With nothing to do and nowhere to go, with no food, water, with no charge on his phone and no way to contact his mother to see if she was ok, or to tell her where he was, Horovoy just slept in an open field waiting for his turn to be processed.

He waited for four days.

Horovoy recalled the moment he realized he was going to be okay: “I was just trying to survive. I was just surviving. Then I finally came into Poland. There were so many volunteers. They helped me with food, water, a lot of help, a lot of food. I realized this was the moment when I knew I had survived.”

Most importantly, Horovoy was able to charge his phone and hear his mom’s voice and tell her he made it across.

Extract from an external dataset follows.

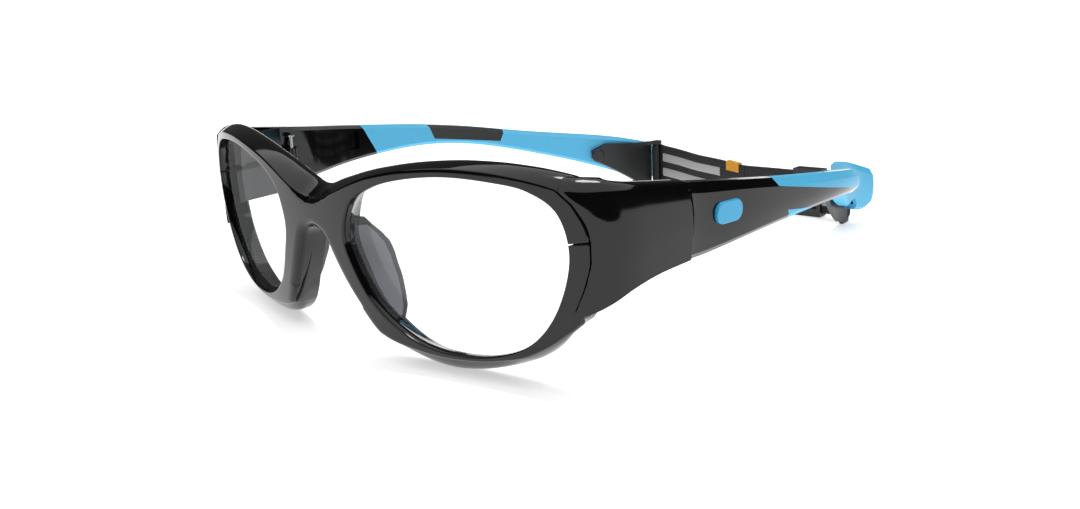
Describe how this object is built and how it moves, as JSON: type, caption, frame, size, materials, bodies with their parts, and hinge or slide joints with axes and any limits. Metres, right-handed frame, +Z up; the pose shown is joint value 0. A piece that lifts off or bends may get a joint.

Horovoy finally met up with family members, and after sleeping for more than 22 hours started working on getting back to his normal routine.

He started playing tennis again and found his way to UTPB with a chance to play for the Falcons.

His mother eventually made it out of the Ukraine and is staying with family here in the states, and although he hopes to see his home again one day, for now, his family is safe.

Sholudko, on the other hand, is still trying to cope with war and how it is impacting her family. Currently, her brother is trying to join her here in the United States, and her sister left for Germany, but her parents are still in Ukraine waiting to rebuild.

“My parents lost their business when a rocket landed near their building. It shattered the windows and caved in the roof, destroying all the equipment inside.”

Sholudko says her parents are safe for now as they have relocated to a city close to Poland.

She has heard, however, that area is also now starting to see rocket attacks.

Eventually, Sholudko had to learn to set aside the war for a little bit so she could concentrate on school and tennis.

“If I think about it too much, I will just cry. Emotionally, it takes energy as well,” she said. “Now, I can control my emotions a little bit. I just stay away from the news. I check on my family and make sure they are ok and then I focus on school and tennis. My team has been very supportive and are helping me emotionally.”